The terms in this sum are exactly the source coherencies, and can be predicted from the RIME [rime], with the exception of the noise power that appears in the autocorrelations. Using the expectation identities listed earlier, we can also simplify this to

\[\begin{split}4\sum_j E\begin{pmatrix} a_p^ja_q^j + b_p^ja_q^j i & a_p^jc_q^j + b_p^jc_q^j i\\ c_p^ja_q^j + d_p^ja_q^j i & c_p^jc_q^j + d_p^jc_q^j i \end{pmatrix} = 4E\begin{pmatrix} a_pa_q + b_pa_q i & a_pc_q + b_pc_q i\\ c_pa_q + d_pa_q i & c_pc_q + d_pc_q i \end{pmatrix}.\end{split}\]

It’s important to note that it is only the expectations that are equivalent to the previous formula; the values inside the expectations are not the same for particular samples of the random variables.

Next, let us compute variance for the visibility matrix, using Isserlis’ Theorem:

\[\begin{split}\begin{align} & E[(2a_pa_q + 2b_pb_q)^2] - E[2a_pa_q + 2b_pb_q]^2\\ &= 4E[a_p^2a_q^2] + 8E[a_pa_qb_pb_q] + 4E[b_p^2b_q^2] - 4(E[a_pa_q]^2 + 2E[a_pa_q]E[b_pb_q] + E[b_pb_q]^2)\\ &= 4E[a_p^2]E[a_q^2] + 8E[a_pa_q]^2 + 8( E[a_pa_q]E[b_pb_q] + E[a_pb_p]E[a_qb_q] + E[a_pb_q]E[a_qb_p]) + 4E[b_p^2]E[b_q^2] + 8E[b_pb_q]^2 - 4(E[a_pa_q]^2 + 2E[a_pa_q]E[b_pb_q] + E[b_pb_q]^2)\\ &= 4E[a_p^2]E[a_q^2] + 4E[b_p^2]E[b_q^2] + 4E[a_pa_q]^2 + 4E[b_pb_q]^2 + 8E[a_pb_q]E[a_qb_p]\\ &= 8E[a_p^2]E[a_q^2] + 8E[a_pa_q]^2 - 8E[a_pb_q]^2. \end{align}\end{split}\]

The expectations in this expression all appear in the visibility matrix itself.

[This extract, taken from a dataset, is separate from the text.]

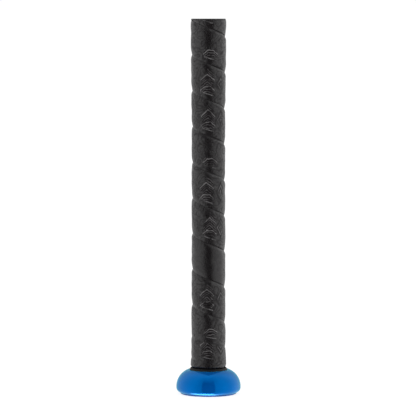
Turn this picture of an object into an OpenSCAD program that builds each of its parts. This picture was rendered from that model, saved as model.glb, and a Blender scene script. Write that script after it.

Variances for the other seven terms can be computed similarly by substituting \((b_p, -a_p)\), \((c_p, d_p)\) or \((d_p, -c_p)\) in place of \((a_p, b_p)\) and the same for \(q\). The covariance between real and imaginary parts can be computed similarly:

\[\begin{split}\begin{align} &E[4(a_pa_q + b_pb_q)(b_pa_q-a_pb_q)] - E[2(a_pa_q+b_pb_q)]E[2(b_pa_q-a_pb_q)]\\ &= 4E[a_q^2a_pb_p - a_p^2a_qb_q + b_p^2a_qb_q - b_q^2a_pb_p] - 16E[a_pa_q]E[b_pa_q]\\ &= 8(E[a_pa_q]E[b_pa_q] - E[a_pa_q]E[a_pb_q] + E[b_pa_q]E[b_pb_q] - E[b_pb_q]E[a_pb_q]) - 16E[a_pa_q]E[b_pa_q]\\ &= 16E[a_pa_q]E[b_pa_q]. \end{align}\end{split}\]

For now we omit covariances between polarizations and between baselines and treat them as zero. While incorrect, these covariances currently have no effect on ingest (it may eventually have an effect if flagging is done jointly across polarisations).

rime

Smirnov, O.M. Revisiting the radio interferometer measurement equation. I. A full-sky Jones formalism. A&A 527 A106 (2011).